• _THE REQUEST_:
The entire listing is to be repeated verbatim.
--------------------
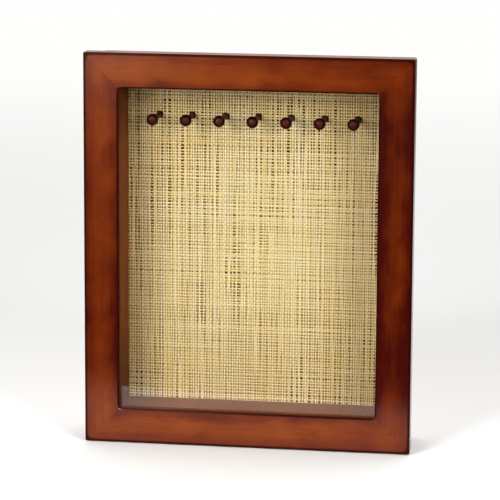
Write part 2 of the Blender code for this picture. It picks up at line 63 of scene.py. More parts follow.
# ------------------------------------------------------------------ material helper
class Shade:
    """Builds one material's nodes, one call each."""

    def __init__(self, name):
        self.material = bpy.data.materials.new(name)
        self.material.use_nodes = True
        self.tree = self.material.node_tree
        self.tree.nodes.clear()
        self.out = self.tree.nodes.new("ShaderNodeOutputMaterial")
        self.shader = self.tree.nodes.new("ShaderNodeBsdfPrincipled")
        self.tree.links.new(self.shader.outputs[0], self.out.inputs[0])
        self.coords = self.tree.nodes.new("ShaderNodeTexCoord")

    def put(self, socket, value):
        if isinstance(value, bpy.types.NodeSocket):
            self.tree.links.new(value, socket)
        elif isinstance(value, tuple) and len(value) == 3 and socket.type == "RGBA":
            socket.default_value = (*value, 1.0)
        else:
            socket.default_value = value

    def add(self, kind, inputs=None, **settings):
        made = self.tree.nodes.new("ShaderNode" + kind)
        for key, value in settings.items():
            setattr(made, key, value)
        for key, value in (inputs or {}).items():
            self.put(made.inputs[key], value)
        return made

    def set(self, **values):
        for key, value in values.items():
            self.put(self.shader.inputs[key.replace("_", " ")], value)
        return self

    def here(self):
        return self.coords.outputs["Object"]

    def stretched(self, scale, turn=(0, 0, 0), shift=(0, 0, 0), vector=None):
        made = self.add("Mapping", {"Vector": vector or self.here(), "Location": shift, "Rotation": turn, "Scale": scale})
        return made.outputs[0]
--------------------
• _EXERCISE ANSWER_:
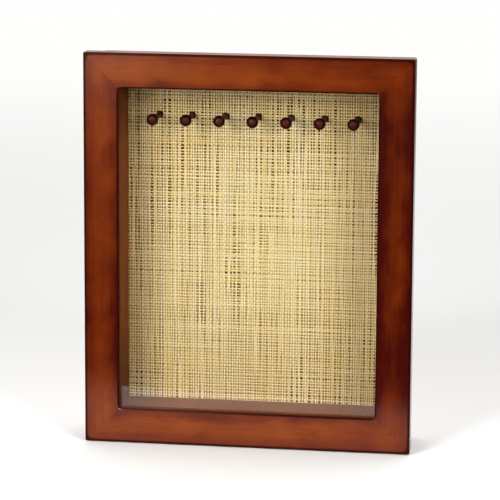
Write part 2 of the Blender code for this picture. It picks up at line 63 of scene.py. More parts follow.
# ------------------------------------------------------------------ material helper
class Shade:
    """Builds one material's nodes, one call each."""

    def __init__(self, name):
        self.material = bpy.data.materials.new(name)
        self.material.use_nodes = True
        self.tree = self.material.node_tree
        self.tree.nodes.clear()
        self.out = self.tree.nodes.new("ShaderNodeOutputMaterial")
        self.shader = self.tree.nodes.new("ShaderNodeBsdfPrincipled")
        self.tree.links.new(self.shader.outputs[0], self.out.inputs[0])
        self.coords = self.tree.nodes.new("ShaderNodeTexCoord")

    def put(self, socket, value):
        if isinstance(value, bpy.types.NodeSocket):
            self.tree.links.new(value, socket)
        elif isinstance(value, tuple) and len(value) == 3 and socket.type == "RGBA":
            socket.default_value = (*value, 1.0)
        else:
            socket.default_value = value

    def add(self, kind, inputs=None, **settings):
        made = self.tree.nodes.new("ShaderNode" + kind)
        for key, value in settings.items():
            setattr(made, key, value)
        for key, value in (inputs or {}).items():
            self.put(made.inputs[key], value)
        return made

    def set(self, **values):
        for key, value in values.items():
            self.put(self.shader.inputs[key.replace("_", " ")], value)
        return self

    def here(self):
        return self.coords.outputs["Object"]

    def stretched(self, scale, turn=(0, 0, 0), shift=(0, 0, 0), vector=None):
        made = self.add("Mapping", {"Vector": vector or self.here(), "Location": shift, "Rotation": turn, "Scale": scale})
        return made.outputs[0]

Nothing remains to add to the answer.